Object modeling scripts
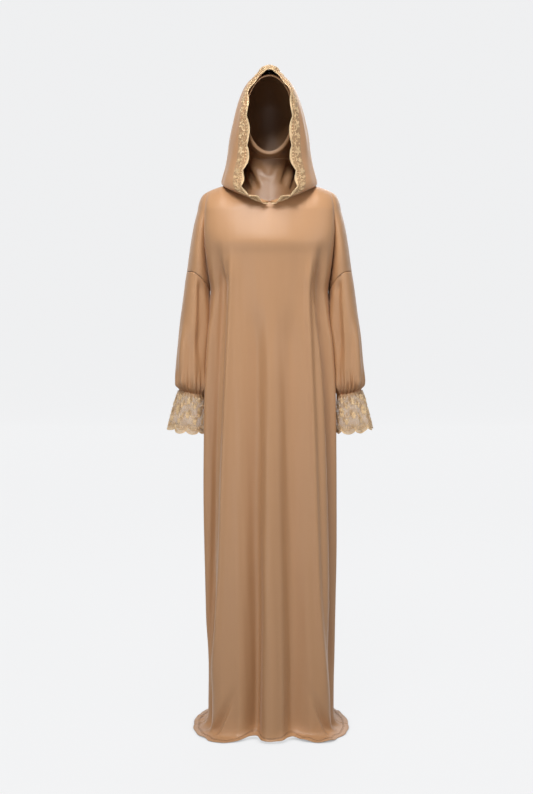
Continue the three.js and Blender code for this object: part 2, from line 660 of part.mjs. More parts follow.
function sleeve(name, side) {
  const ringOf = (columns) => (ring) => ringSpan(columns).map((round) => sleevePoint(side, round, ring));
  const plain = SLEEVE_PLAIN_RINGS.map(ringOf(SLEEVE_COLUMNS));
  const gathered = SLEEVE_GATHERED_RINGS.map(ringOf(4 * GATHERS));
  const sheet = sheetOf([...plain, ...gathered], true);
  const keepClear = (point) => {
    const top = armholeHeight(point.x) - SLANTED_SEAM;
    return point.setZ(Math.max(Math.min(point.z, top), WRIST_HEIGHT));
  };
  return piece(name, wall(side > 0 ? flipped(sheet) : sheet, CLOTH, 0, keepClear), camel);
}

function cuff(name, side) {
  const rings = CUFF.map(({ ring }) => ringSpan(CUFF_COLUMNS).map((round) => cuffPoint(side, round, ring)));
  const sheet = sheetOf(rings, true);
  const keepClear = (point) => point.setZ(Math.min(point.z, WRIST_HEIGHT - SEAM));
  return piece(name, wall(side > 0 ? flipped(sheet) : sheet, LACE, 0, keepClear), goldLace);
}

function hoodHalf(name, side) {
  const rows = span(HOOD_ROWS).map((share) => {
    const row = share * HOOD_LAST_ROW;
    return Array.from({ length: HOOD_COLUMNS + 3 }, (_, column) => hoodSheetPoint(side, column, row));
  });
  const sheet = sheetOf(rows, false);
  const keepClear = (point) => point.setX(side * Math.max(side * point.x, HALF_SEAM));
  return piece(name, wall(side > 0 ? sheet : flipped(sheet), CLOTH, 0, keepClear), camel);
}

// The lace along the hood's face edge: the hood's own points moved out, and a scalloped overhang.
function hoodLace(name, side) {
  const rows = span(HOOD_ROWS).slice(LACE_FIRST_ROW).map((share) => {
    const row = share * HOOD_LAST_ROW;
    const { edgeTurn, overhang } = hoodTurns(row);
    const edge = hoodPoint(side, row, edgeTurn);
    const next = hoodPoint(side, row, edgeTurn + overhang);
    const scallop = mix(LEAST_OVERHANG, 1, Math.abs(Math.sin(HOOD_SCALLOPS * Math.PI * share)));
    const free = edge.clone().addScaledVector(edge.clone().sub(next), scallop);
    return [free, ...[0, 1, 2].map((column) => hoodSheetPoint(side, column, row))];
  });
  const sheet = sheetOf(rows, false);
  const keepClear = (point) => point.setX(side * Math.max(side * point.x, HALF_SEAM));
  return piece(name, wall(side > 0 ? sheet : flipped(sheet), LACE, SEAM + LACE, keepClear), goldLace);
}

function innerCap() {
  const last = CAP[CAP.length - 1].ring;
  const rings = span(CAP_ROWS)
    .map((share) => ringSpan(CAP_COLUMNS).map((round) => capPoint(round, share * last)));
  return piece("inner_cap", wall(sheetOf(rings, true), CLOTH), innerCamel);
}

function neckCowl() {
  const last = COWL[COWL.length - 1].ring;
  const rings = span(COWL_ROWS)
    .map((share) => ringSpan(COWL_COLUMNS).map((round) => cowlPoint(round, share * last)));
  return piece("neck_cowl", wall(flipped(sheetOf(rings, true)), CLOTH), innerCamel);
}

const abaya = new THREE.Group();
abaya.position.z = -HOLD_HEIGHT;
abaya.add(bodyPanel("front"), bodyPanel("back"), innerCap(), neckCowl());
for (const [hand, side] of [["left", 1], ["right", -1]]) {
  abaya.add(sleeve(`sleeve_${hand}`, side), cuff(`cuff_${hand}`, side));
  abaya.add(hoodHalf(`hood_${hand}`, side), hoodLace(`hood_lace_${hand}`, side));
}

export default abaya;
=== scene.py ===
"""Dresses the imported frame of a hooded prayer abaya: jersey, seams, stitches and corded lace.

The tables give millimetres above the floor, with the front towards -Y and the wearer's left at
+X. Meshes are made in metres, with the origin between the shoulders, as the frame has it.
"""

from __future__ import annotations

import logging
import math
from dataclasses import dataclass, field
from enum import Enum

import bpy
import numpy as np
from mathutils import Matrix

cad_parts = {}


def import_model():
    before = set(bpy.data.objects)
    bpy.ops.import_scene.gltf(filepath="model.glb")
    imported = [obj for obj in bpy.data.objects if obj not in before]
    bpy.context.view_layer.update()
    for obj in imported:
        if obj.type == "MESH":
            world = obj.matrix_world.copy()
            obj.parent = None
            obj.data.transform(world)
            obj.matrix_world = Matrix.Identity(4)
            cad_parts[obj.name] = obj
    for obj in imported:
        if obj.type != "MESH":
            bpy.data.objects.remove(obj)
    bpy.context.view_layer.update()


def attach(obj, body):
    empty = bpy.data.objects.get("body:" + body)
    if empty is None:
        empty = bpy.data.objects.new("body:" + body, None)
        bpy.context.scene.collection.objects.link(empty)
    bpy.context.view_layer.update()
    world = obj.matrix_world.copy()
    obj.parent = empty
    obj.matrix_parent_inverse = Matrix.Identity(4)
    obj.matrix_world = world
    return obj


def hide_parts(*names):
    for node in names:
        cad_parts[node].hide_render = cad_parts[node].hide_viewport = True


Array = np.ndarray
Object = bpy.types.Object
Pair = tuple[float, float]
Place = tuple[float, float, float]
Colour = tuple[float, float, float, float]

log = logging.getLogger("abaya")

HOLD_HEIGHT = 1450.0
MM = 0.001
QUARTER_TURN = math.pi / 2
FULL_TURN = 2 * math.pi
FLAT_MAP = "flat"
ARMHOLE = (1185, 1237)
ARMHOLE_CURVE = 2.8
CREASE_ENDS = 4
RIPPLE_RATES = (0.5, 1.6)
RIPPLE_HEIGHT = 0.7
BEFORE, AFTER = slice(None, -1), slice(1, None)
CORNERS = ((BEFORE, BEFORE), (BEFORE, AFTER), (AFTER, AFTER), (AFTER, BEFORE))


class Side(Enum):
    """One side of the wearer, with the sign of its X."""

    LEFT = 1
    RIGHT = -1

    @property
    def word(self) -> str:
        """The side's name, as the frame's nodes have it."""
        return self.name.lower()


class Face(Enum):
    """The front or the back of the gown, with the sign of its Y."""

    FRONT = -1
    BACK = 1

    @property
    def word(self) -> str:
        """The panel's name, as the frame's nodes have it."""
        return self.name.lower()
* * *
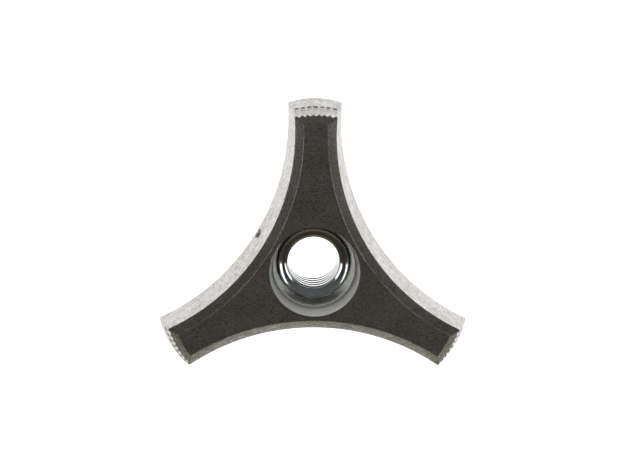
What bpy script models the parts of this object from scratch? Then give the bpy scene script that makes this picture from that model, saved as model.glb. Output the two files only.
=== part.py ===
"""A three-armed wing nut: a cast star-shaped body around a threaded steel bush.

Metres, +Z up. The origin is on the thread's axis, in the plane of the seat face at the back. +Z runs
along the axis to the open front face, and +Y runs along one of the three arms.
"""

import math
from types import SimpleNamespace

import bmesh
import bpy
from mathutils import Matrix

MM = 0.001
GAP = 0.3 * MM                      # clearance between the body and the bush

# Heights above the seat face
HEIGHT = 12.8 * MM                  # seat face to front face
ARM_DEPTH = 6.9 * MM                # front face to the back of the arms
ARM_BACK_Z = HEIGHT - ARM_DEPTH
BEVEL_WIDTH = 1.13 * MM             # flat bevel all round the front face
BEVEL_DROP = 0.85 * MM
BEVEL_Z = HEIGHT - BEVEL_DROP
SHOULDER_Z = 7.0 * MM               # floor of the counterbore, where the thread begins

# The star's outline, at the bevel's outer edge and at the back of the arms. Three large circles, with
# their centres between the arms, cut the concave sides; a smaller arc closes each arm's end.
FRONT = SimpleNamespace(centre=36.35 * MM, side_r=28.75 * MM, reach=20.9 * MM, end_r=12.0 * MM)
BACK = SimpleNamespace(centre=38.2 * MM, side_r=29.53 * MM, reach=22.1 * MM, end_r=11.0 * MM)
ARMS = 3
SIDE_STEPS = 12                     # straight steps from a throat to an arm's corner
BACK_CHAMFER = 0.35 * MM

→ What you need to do
Everything from the line that contains "const abaya = new THREE.Group();" through the line that contains "and corded lace." is to be transcribed exactly, and nothing outside that range.

→ Response to this task
const abaya = new THREE.Group();
abaya.position.z = -HOLD_HEIGHT;
abaya.add(bodyPanel("front"), bodyPanel("back"), innerCap(), neckCowl());
for (const [hand, side] of [["left", 1], ["right", -1]]) {
  abaya.add(sleeve(`sleeve_${hand}`, side), cuff(`cuff_${hand}`, side));
  abaya.add(hoodHalf(`hood_${hand}`, side), hoodLace(`hood_lace_${hand}`, side));
}

export default abaya;
=== scene.py ===
"""Dresses the imported frame of a hooded prayer abaya: jersey, seams, stitches and corded lace.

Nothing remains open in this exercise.